要約
- 三井住友銀行はローン関連事務などの業務量を5,000人削減する案を発表した。
- 近年の報道によれば支店の削減や新卒採用の縮小など各行は次々に規模の縮小化を図っている。
- これは費用対効果において極端に効率性の悪いリテール部門を縮小し、その他セグメントへの注力する各社の姿勢ではないか。
説明
最近の一連の報道でもあるように、メガバンクはITの導入等による業務効率化を進めている。
その中で三井住友銀行は今回の決算説明において、以下のような見通しを発表した。
三井住友フィナンシャルグループがITなどによる省力化技術を活用し、2017~19年度の中期経営計画の期間中に、ローン関連事務などの業務量を5千人弱分削減する見通しであることが22日、分かった。
「 三井住友FG、業務削減が上振れ 千人弱分、IT活用 」2019年5月22日
共同通信引用 yahooニュースより
三井住友FGはローン業務等の業務効率の悪さを問題視しているということがここから窺える。
もうひとつ見ていただきたいデータがある。
以下は三井住友FGの直近決算短信2期分からのセグメント損益を抜粋したものである。
これによれば、リテール事業部(つまりローン事業部を含んだ部門)の損益において、連結粗利益/連結業務純益したものが他のセグメントに比べ著しく悪いのが分かる。
つまり、他のセグメントよりも極端に利益率が悪いことを意味している。
実際に、ローン業務は例えば住宅ローンを例におくと、各支店で営業もしくは受付し、保証会社が審査を実施して、決裁が下りれば支店において契約手続きを行う手順になる。
一方で投資不動産向けローンの場合は、審査は本社審査部が行う流れが一般的である。現状の業務体系であれば、各支店での人員の用意が必須でありとにかく人手がかかる。

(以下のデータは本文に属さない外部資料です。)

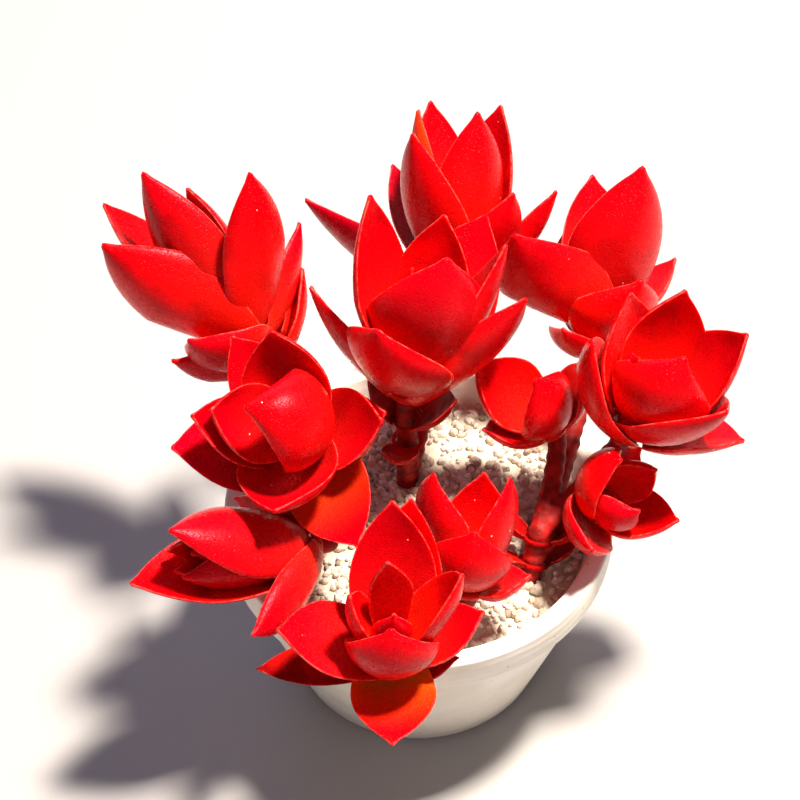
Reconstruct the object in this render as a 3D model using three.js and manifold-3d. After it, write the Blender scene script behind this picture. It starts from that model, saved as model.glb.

言い換えれば、各支店の人員を確保するために新卒の大量採用等で補っていたのだ。
しかしながら、現状は金利低下により利息収入は期待できない水準となっている。
また金利低下による競争激化で借換も増えていることから、より一層事務コストは増える傾向にある。
スルガ銀行など一部の金融機関においてローン業務で成功したのは、他行では融資の難しい案件に対し、高金利で融資をしたことにある。
よって、高い金利での収益性を確保できたこと、他行からは借換も手を出しづらい案件が多いため、借換競争にも巻き込まれにくいポジションを取れたことが勝因となった。
しかしながら、現状のスルガ銀行の状況を見れば分かるように、この戦略にも限界があることが露呈した。
これら現状を鑑みても、メガバンクは明らかにリテール部門を縮小していこうとしているのは明らかなのである。